Hi sorry about this, I have another issue with my script. I am getting the following errors. Warning: mysql_fetch_array() expects parameter 1 to be resource, boolean given in C:\wamp\www\prototype2\control_panel.php on line 73 Notice: Undefined variable: contact in C:\wamp\www\prototype2\control_panel.php on line 84 here is the code. $sql="SELECT * FROM 'numbers' WHERE 'id' = '".$useridvar."'"; $result=mysql_query($sql); while ($row = mysql_fetch_array($result, MYSQL_ASSOC)) { $contact = $row["number"]; $privacy_mode = $row["privacy_mode"]; $personal_number = $row["personal_number"]; } echo '<div id="control_panel_info">'; echo '<table width="200" border="0" cellpadding="4">'; echo '<tr>'; echo '<td id="control_left_td">Your Current Contact :</td>'; echo '<td>'.$contact.'</td>'; PHP: The errors occur on while ($row = mysql_fetch_array($result, MYSQL_ASSOC)) PHP: and echo '<td>'.$contact.'</td>'; ?> PHP: however I think the last error occurs because I have noticed my while loop does not run. therefore the contact var is not going to have anything in it until the loop is ran. My userid session is set because at the top of the page I have a echo line which tells me the userid which is set from the database. Thanks.
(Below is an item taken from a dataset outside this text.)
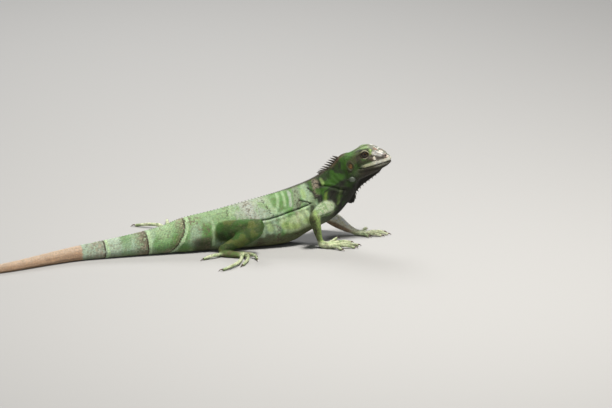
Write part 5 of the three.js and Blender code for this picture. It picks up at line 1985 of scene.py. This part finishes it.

Everytime it gives that error it means you have written a wrong SQL query the query should be like this: (replace ' with ` on table and column names ) "SELECT * FROM `numbers` WHERE `id` = '$useridvar'" PHP:
Always, always, always check return values . <?php $sql = "SELECT * FROM 'numbers' WHERE 'id' = '".$useridvar."'"; $result = mysql_query($sql); if (!$result) die('Invalid query: ' . mysql_error()); // rest of code.. ?> PHP: